The Copts (Christians) of Egypt and the Christian Aramaeans of Iraq and Iran show very well what happened: only those who remained Christians preserved their language (Coptic and Aramaic – Syriac). Among those who accepted Islam in the early period, only Persians preserved their language.

This is not strange and can be easily explained; the great cultural phenomenon of Ferdowsi gives us an insightful view and a deep understanding. If the Egyptian Copts and the Aranaeans had not been Christianized, and if they had kept a national traditional historical record of their glorious past, they would have resulted into a different perception of Islam, thus preserving their original languages and developing epics similar to Shahnameh.

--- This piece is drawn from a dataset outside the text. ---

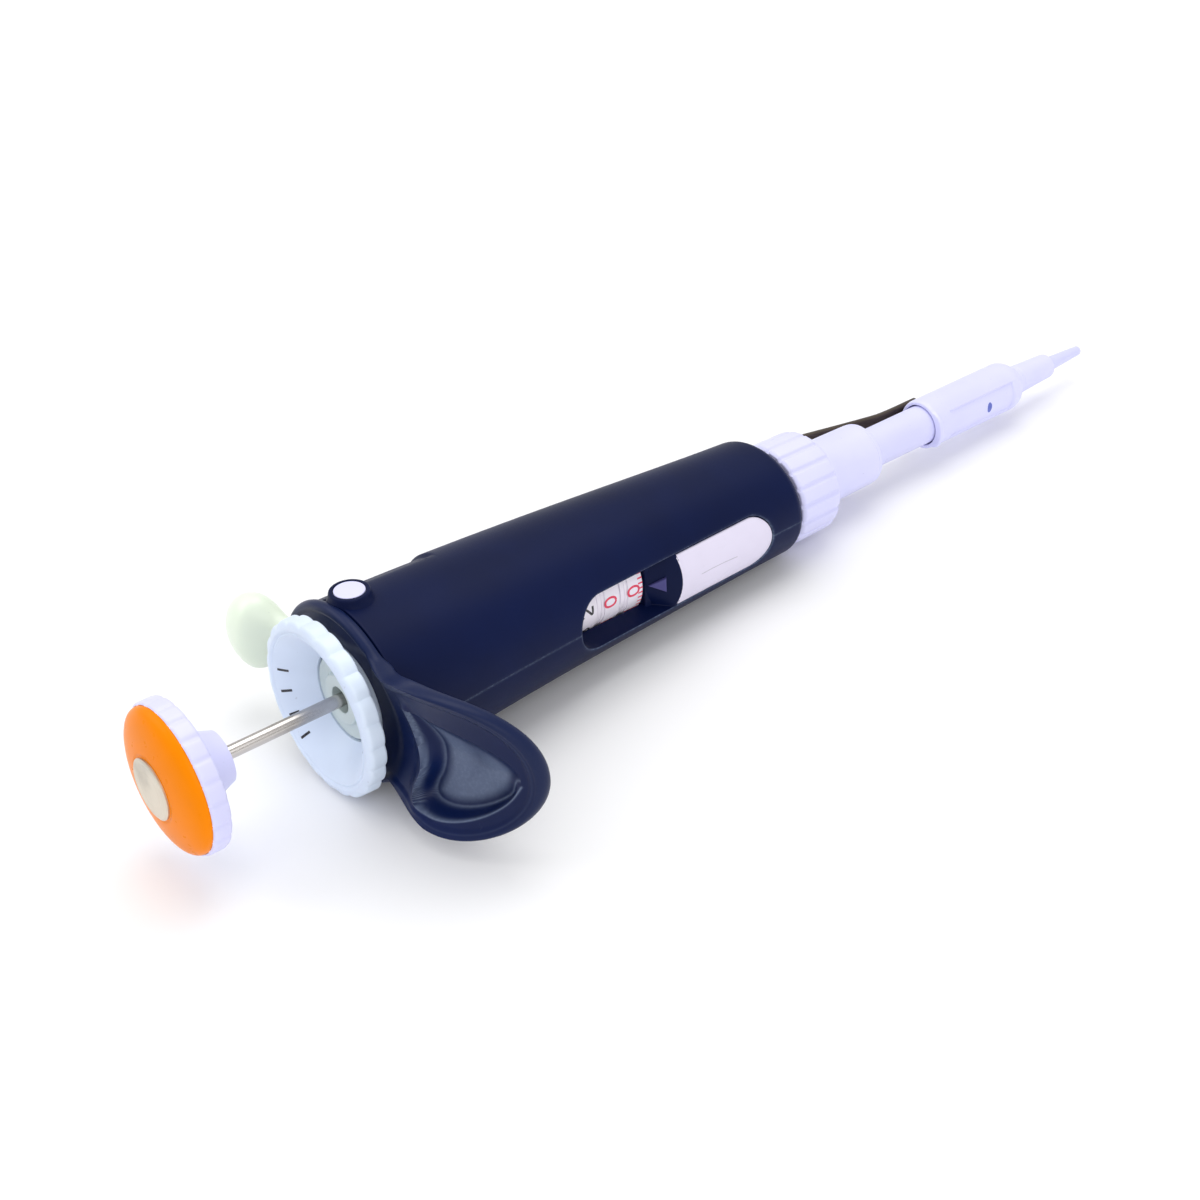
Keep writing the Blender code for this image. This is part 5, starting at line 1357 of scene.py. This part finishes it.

Because this did not happen, we encounter the current situation; but this does not mean that these peoples are ‘Arab’ in any sense. One has therefore to conclude at the political, diplomatic and international level that any type of interstate relationship and any kind of union of states cannot be based on falsely perceived history and on a large amount of misinformation and disinformation, which is mostly due to colonial powers, mainly France and England, and to their subtle war tactics against Islam and the Ottoman Empire.

It is from Western Europe that nationalism emanated. And as such, it caused serious problems to nations of the East and the West, irrespective of religion (Christians, Muslims, Jews, Hindus and others). The confusion spread throughout the territories of the Ottoman Empire finds its equivalent in the disaster of the Irish, the Scots, the Corsicans, the Occitans, and the Celts of Brittany. Actually, it leads to nowhere.

Earlier one understands this, sooner one escapes from the Orientalist, colonial traps that led millions of people to wars and disasters.